It competes with SAP and Oracle for utility
billing systems and with Lockheed Martin, SITA and AirIT for
airport systems, according to the prospectus released today.
It plans to use existing earnings to expand into new
countries and markets and has been monitoring some smaller
companies as potential acquisition targets "for some time,"
executives said on a conference call.
"Given its
strong balance sheet, Gentrack retains the ability to take
on debt to fund acquisitions," the company said. That may
include a billing company in the US, for example, and could
be funded by a mix of cash and debt.
Gentrack took on
debt to fund the $54 million management buyout in 2012 that
resulted in chairman John Clifford and executive director
James Docking each hold 21 percent of the company, which
currently has a total of 21 shareholdings. The $33 million
debt component of that transaction plus costs associated
with the IPO will use all of the proceeds of the sale of new
shares, about $36 million.
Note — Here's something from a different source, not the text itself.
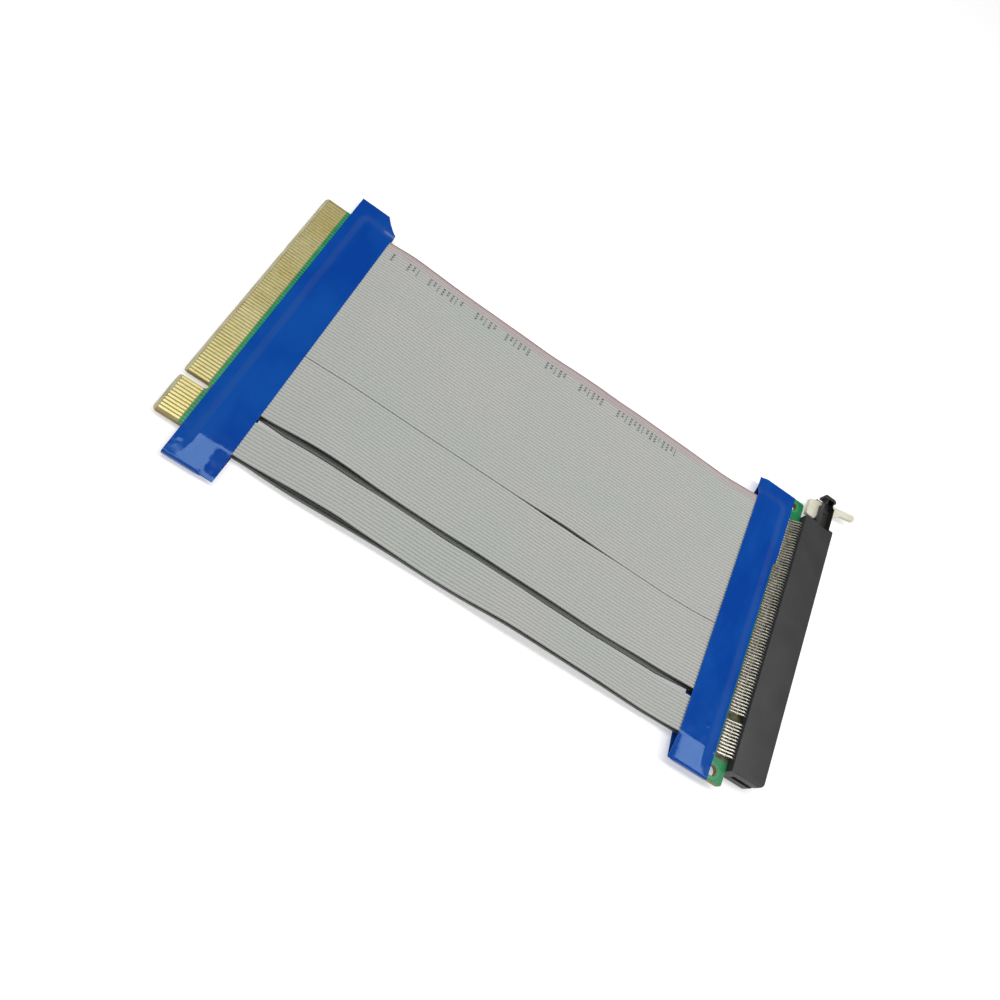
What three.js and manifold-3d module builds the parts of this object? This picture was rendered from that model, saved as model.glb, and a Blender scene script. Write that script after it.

After the IPO, the existing
owners will hold between 41.5 percent and 43.5 percent of
the company, receiving the balance of the up-to $101.8
million the sale will raise.
The shares will be
offered at an indicative price range of $2 to $2.50, valuing
the Auckland-based company at between $151.4 million and
$180.2 million, according to Gentrack's prospectus. The
offer will comprise 14.4 million to 18 million of new shares
and 26.3 million of existing shares. The bookbuild, pricing
and allocation will be determined on June 5 for an offer
that will open on June 9 and close on June 20, ahead of an
expected June 25 listing on the NZX and ASX.
Gentrack
has an implied cash dividend yield of 1.4 percent to 1.7
percent for 2014, rising to 4.5 percent to 5.4 percent in
2015, according to the prospectus. According to its
forecasts, revenue rises to $40.6 million in 2014 from $40.1
million in 2013, before climbing to $44.7 million in 2015.
Net profit would be $3.7 million this year and $9.3 million
in
2015.
(BusinessDesk)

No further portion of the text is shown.